It’s quite an experience visiting hydrangea expert Mary Spies on her farm Stormsvlei – she has over 3 000 of these plants!
Mary has been cultivating hydrangeas since 1990. “After retiring as a hairdresser, my late husband, Willem, who was a farmer, saw the potential of the thriving hydrangeas in our garden, and suggested we expand them into a business. He then set about constructing a shade cloth system for the plants to grow under and I cultivated each and every cutting myself to make sure I got the varieties I wanted. That’s why I know I have 3 000 plants!” she says.
The farming operation is largely organic; to fertilise the plants, Mary uses kraal manure which she gets from twin sons Werner and Dieter’s sheep and cattle farm. A colony of earthworms helps to keep the soil fertile and it is regularly analysed by an agriculturist in Swellendam to make sure it has sufficient nutrients for the plants. She sprays against red spider mites and fungi to prevent any infestations that might develop as a result of the plants being grown so close together.
Mary and her team of six women pick up to 15 000 fresh and preserved hydrangeas every year; the fresh flowers are harvested from mid- January to the end of June. “We have an extended season because we pick flowers often and the plants are grown under shade cloth,” she explains.
Apart from supplying fresh flowers to florists, Mary also sells preserved flowers to exporters which she first tints. Her daughter-in-law, Jacobie, uses the surplus flowers for confetti.
“Jacobie’s confetti is very popular. It is dried so it can be purchased quite a while before the wedding and stored, ready for the big day.”
Mary's expert advice
After all these years of growing hydrangeas, Mary knows exactly what these plants need and how to nurture them.
- Hydrangeas should not receive direct sunlight from 11:00 to 15:00.
- Although hydrangeas should be kept moist at all times, we only apply 10 minutes of water a day. I believe that the good quality compost we add to the soil annually after pruning the plants contributes to them needing less water.
- In September, when the shrubs start to bud, we give them half a cup of 3:1:5 each.

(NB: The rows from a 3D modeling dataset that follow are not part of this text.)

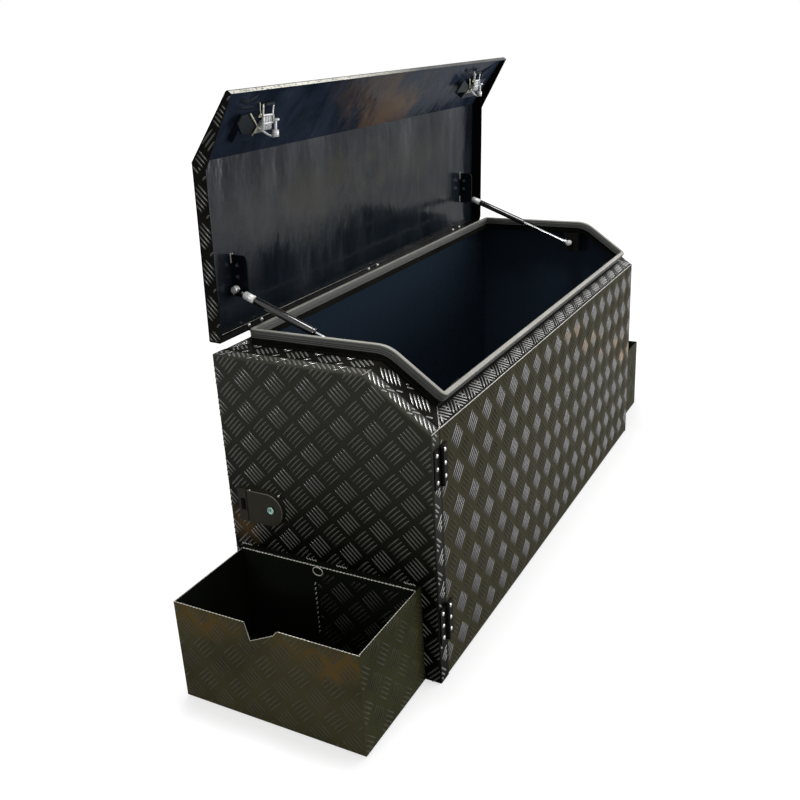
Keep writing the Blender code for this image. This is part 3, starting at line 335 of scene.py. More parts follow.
def slab(outline, place, low, high, ease=0.0003):
    """A plate over an outline, with its edges eased.

    The outline stands at four heights, and at the lowest and the highest each corner is drawn towards
    the middle by the ease. place is (origin, across, up, outwards).
    """
    origin, u_axis, v_axis, normal = place
    outline = np.asarray(outline, float)
    reach = outline - outline.mean(0)
    drawn = outline.mean(0) + reach * (1 - ease / np.linalg.norm(reach, axis=1, keepdims=True))
    rings = []
    for ring, level in ((drawn, low), (outline, low + ease), (outline, high - ease), (drawn, high)):
        rings.append(origin + ring[:, :1] * u_axis + ring[:, 1:] * v_axis + level * normal)
    return facing_out(np.concatenate(rings), ring_faces(4, len(outline)))


def round_box(low_u, high_u, low_v, high_v, radius, steps=3):
    """Corners of a rectangle with quarter circles of the radius at its corners."""
    angle = np.arange(steps + 1) * math.pi / 2 / steps
    corners = []
    for turn, (u, v) in enumerate((
        (high_u - radius, high_v - radius), (low_u + radius, high_v - radius),
        (low_u + radius, low_v + radius), (high_u - radius, low_v + radius),
    )):
        around = angle + turn * math.pi / 2
        corners.append(np.stack([u + radius * np.cos(around), v + radius * np.sin(around)], -1))
    return np.concatenate(corners)


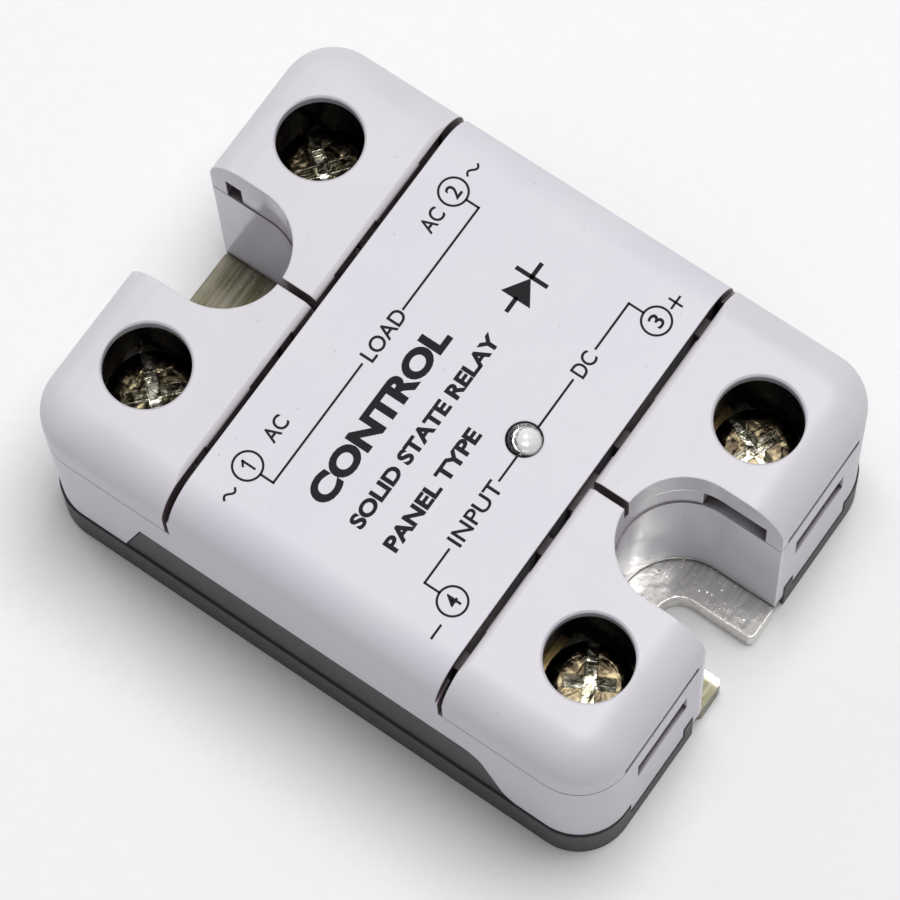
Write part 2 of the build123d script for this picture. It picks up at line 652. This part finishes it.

- The flowers do best in soil with a pH of 5-6. If you have acidic soil, your flowers will be blue, while in more alkaline soil they’ll be pink. If you want to know in advance what colour your hydrangeas will be, test your soil with a kit available from garden centres.
- The pruning of hydrangeas is important. We prune in the first week of July in a very specific way: a third of the plant is cut back, leaving just two eyes per stem, then another third is cut a little longer to facilitate an early flowering and the final third is cut away completely to encourage new growth.
- We only pick early in the morning, and the inner flower (anther) must already be open by one-third – the inner flower is the tiny bloom in the middle of the petals. If you pick the flowers too soon, you’ll have to discard them the next day.
- Once it has been picked, a further 1cm of the stem must be cut off. Immerse the flower stalk immediately in hot water and leave it for 2-3minutes. Then we immerse it in deep, cold water up to the neck of the bloom and spray the flower head with water. Leave the flowers for at least two hours, but preferably overnight, in cold water. The next day the flower will feel stiff and brittle; it can now be placed in a vase and will stay beautiful for up to two weeks.
- Add 1 teaspoon of Milton Sterilising Fluid to 2 litres of water. This will keep the water in your vase clean. Remember to replenish the water in the vase every day.